Did we help? Did we have an impact? We are never the best judges of the effectiveness or ultimate meaning of our service. We must simply follow where God leads, through good report and bad, trusting him to use what He chooses for His glory.
In 1987 I was serving as minister of a Presbyterian church in Dunblane, Scotland. The country had been my home since 1972. One evening the news reported the emergence of a new and fatal disease in the United States that was affecting primarily gay men. Accompanying the reportage was a clip from a televised sermon in which the preacher affirmed that this illness was a judgment from God on gays. The manner of delivery was harsh and hateful, and I remember thinking this was not necessarily the best response of the Evangelical Church to an emerging problem.
Sometime later, while reading the Scriptures, the words “you will work with AIDS patients” came to mind. The impression was so strong and overwhelming, I actually said aloud, “No!” What followed was a remarkable series of coordinated events that made it abundantly clear that the words I heard in my mind were a call from God.
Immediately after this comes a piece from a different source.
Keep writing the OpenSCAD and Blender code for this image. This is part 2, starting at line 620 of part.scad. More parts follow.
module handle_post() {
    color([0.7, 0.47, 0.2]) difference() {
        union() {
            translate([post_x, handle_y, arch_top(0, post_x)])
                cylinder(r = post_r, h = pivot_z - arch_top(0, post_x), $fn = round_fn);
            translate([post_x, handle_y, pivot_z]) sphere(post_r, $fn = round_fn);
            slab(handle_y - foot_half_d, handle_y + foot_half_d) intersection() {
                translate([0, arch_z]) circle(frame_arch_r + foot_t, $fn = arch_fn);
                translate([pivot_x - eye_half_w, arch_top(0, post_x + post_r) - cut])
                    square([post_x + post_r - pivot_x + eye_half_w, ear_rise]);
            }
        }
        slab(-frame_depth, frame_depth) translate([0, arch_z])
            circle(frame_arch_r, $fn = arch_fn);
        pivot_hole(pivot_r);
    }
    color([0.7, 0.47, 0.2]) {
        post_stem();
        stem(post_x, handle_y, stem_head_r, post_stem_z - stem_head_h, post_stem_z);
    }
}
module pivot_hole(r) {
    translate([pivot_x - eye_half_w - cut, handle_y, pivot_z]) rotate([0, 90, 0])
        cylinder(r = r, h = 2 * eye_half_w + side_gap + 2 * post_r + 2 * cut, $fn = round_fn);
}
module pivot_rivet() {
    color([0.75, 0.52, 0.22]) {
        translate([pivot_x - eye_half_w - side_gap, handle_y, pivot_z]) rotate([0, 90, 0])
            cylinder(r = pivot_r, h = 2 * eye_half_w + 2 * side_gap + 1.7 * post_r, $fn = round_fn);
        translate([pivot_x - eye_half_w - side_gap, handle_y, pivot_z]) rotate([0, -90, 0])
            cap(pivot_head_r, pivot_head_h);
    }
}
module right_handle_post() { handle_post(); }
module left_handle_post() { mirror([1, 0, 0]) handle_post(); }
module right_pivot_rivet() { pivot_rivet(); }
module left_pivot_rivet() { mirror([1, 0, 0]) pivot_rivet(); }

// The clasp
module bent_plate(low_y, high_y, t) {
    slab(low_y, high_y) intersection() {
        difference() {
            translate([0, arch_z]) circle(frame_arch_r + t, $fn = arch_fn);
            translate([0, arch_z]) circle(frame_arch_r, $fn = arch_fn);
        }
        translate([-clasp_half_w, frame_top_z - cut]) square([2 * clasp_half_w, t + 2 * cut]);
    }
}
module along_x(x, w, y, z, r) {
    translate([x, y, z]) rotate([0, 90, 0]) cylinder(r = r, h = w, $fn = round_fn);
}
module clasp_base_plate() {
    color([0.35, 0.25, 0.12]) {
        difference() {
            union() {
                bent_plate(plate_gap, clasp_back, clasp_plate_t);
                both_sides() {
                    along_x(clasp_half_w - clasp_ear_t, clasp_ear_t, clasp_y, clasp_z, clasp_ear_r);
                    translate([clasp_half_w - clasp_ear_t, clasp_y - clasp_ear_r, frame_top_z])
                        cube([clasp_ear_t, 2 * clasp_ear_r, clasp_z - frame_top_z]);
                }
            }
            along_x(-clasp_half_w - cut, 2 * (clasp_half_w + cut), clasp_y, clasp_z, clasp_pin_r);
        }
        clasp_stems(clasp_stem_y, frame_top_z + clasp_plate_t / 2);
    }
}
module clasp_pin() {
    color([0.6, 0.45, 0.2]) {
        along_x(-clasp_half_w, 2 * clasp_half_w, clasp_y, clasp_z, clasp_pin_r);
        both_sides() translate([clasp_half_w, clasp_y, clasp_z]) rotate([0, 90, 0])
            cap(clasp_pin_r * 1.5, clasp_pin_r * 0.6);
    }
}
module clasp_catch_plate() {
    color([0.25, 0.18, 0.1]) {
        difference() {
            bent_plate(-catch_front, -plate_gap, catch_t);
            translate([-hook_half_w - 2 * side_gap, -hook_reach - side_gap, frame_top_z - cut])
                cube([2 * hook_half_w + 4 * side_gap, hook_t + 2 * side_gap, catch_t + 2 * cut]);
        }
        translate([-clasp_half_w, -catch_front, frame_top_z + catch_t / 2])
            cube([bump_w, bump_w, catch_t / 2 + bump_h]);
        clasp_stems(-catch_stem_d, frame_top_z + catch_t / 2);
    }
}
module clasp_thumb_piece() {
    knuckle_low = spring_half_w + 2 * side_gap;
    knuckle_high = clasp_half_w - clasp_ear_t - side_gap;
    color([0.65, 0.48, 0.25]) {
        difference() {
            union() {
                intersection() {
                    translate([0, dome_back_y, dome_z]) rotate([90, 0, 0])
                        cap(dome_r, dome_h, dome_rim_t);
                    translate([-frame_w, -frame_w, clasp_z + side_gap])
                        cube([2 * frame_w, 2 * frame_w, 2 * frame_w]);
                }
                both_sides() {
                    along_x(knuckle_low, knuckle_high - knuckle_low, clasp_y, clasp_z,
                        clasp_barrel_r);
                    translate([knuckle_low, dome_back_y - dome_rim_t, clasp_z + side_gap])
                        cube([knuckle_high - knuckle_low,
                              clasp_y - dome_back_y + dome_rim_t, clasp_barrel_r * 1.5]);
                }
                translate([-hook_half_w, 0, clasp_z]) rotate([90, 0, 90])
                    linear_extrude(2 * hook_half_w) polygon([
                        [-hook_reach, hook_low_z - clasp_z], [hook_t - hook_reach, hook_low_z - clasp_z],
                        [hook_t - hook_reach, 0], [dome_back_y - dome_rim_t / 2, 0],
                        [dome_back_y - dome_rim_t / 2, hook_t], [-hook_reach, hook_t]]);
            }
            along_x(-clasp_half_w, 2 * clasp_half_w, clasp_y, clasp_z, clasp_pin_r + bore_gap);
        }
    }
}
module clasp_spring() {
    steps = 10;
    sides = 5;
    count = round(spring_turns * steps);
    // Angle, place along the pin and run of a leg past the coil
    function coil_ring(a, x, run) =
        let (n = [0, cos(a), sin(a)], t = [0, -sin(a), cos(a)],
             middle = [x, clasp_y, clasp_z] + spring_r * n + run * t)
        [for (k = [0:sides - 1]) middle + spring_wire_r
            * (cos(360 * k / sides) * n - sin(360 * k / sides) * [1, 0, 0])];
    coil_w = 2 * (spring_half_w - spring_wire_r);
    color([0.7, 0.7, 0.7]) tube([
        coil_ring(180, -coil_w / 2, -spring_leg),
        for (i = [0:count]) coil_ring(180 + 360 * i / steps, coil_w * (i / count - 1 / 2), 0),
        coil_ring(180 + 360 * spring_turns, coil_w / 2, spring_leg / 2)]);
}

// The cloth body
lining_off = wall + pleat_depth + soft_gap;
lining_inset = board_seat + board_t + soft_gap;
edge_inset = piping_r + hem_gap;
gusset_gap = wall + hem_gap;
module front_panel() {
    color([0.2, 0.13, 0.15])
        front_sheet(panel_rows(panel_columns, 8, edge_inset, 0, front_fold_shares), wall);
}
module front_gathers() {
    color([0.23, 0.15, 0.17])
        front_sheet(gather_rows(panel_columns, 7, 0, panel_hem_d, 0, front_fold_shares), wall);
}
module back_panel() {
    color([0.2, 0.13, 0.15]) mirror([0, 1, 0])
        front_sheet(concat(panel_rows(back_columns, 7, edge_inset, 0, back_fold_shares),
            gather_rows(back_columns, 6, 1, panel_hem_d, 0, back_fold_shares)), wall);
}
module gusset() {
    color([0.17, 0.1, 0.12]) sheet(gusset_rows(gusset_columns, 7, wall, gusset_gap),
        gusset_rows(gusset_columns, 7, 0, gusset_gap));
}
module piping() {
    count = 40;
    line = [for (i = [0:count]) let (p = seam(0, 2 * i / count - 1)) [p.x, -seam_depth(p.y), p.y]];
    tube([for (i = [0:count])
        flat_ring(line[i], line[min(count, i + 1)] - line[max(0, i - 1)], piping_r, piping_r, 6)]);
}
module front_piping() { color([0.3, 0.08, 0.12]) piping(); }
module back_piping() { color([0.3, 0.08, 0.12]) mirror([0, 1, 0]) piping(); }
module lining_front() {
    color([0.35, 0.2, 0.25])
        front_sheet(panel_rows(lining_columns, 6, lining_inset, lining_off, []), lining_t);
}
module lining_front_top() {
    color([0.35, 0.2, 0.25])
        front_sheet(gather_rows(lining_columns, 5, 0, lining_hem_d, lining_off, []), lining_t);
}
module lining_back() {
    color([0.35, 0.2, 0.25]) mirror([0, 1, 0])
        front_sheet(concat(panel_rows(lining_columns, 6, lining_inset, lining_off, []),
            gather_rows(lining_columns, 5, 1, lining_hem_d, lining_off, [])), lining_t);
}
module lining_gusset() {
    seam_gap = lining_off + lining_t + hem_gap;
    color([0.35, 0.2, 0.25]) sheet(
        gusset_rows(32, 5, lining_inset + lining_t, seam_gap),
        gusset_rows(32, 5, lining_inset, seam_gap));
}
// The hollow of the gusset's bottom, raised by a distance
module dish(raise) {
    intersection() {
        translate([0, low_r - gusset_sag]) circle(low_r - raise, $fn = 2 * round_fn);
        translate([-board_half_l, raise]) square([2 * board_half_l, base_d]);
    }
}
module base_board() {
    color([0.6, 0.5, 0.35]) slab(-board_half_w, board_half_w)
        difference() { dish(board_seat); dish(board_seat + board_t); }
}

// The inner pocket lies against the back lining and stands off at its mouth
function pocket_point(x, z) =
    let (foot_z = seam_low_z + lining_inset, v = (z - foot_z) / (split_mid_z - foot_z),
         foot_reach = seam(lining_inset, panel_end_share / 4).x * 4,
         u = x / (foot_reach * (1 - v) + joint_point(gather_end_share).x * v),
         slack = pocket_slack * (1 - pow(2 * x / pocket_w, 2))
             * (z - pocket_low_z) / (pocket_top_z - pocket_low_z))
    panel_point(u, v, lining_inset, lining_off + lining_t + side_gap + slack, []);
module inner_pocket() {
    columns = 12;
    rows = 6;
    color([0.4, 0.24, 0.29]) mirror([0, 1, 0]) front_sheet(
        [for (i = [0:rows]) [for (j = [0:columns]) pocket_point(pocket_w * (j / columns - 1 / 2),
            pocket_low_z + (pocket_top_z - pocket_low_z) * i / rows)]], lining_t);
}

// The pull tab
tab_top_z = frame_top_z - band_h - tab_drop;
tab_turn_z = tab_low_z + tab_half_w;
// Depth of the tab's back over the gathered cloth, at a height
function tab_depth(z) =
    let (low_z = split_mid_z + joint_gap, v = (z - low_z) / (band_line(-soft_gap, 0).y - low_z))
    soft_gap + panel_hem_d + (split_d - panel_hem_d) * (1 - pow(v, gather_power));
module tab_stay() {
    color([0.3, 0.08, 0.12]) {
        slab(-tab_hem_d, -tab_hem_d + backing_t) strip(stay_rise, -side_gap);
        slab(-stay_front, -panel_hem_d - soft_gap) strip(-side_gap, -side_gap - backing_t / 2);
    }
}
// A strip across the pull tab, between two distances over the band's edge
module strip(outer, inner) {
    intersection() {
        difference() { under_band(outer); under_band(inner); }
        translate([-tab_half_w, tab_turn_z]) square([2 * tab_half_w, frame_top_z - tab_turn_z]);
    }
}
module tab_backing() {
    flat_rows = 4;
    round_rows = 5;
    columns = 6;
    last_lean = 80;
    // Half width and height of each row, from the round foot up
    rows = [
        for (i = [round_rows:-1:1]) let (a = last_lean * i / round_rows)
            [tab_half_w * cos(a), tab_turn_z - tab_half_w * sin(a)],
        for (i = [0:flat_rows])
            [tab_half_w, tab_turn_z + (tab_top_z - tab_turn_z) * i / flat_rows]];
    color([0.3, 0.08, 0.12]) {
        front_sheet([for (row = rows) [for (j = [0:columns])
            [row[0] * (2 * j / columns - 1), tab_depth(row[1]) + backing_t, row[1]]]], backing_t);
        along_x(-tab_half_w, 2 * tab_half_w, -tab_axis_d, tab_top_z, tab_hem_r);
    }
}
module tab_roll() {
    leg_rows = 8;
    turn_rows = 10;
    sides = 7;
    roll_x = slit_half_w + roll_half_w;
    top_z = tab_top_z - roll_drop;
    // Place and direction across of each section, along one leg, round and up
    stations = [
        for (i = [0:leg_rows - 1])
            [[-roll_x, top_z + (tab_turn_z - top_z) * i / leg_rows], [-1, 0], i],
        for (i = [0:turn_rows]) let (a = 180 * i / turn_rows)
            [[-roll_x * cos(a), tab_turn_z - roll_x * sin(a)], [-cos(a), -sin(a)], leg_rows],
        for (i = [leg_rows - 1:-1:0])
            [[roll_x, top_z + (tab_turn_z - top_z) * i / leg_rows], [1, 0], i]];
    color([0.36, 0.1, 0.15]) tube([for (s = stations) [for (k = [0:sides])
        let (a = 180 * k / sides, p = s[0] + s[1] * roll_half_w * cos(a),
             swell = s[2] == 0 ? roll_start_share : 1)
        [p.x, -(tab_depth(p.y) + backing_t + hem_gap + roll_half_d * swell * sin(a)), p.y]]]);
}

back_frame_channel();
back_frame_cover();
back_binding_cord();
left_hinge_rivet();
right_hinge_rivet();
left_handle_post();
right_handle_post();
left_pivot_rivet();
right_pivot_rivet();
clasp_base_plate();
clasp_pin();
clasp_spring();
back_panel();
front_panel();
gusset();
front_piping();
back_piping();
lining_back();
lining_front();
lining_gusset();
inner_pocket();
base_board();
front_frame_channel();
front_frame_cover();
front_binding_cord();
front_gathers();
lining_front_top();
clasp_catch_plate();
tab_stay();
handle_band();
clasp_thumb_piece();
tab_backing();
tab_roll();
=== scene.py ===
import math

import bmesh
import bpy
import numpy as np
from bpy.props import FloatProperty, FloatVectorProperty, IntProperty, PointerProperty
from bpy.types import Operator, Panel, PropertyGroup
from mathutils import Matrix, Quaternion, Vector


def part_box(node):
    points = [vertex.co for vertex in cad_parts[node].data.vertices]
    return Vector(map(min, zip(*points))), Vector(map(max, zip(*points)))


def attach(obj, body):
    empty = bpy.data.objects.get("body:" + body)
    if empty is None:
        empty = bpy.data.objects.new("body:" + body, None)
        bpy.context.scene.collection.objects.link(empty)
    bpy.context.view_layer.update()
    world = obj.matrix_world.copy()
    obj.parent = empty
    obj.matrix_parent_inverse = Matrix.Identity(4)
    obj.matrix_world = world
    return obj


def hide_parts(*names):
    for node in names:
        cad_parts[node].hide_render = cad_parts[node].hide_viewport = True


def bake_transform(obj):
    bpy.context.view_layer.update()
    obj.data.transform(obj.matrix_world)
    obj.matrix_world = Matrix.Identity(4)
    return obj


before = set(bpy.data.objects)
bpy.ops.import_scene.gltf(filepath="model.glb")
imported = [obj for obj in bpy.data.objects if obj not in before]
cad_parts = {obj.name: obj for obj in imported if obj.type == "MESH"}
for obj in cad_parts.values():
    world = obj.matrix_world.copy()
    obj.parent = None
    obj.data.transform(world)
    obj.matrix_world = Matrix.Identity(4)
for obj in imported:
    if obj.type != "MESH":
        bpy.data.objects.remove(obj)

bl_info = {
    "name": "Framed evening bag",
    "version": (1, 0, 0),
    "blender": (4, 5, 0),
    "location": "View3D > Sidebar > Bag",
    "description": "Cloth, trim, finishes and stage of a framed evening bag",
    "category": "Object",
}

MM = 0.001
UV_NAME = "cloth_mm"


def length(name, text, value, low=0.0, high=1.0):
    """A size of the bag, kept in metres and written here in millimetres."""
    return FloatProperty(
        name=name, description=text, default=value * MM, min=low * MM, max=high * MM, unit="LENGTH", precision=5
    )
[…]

Sometime after the strong sense of call I experienced to work with AIDS patients, I was at a minister’s conference in London. In the course of a conversation with another pastor, he suddenly said that I should be working with AIDS patients. Another man who had just come back from America said he had recently worshiped at Tenth Presbyterian Church in Philadelphia, and at the morning service, an announcement was made about a collection being taken to start an outreach in the city to minister to those with AIDS. Shortly after this, I was invited to the Shetland Islands to address a medical conference on the subject of terminal care. As part of my research connected to this talk, I wrote to Tenth Presbyterian Church to find out what they were doing regarding the AIDS crisis. Sometime later, John Freeman answered and told me about the project. That began the process which ended in an invitation to return to the United States.
Harvest USA, in conjunction with Tenth, had gathered enough money to begin an outreach to people with AIDS in the Philadelphia area. There was funding for one year, but still it was unimaginably difficult to take my wife and family away from all that was dear to us in Scotland.
The beginning of what became known as Hope was extremely difficult. The gay community did not welcome the involvement of Christians in what was regarded as their issue, and we had to endure a measure of protest and hateful behaviors that were distressing and discouraging.
Everyone we served knew us as a Christian ministry, but the point of contact was not evangelism or Bible study; it was the illness.
At the time Hope began its work, the gay community was deeply committed to serving its dying members. When word of Hope’s existence spread, there was concern regarding the presence of Christians in this field. On one occasion a protest was staged outside the offices of Tenth Presbyterian Church. I was not present at that time, and the situation was defused by a pastoral staff person. But angry activists continued spreading the word to beware of anyone from Hope visiting sick patients. Occasionally our paths would cross in hospital rooms of individuals who had asked me to visit, and it was difficult to endure snide remarks and hostile looks. Eventually, however, through our relationship with a patient from Tenth, the secular AIDS agencies were told about the good work being done, and the hostility evaporated.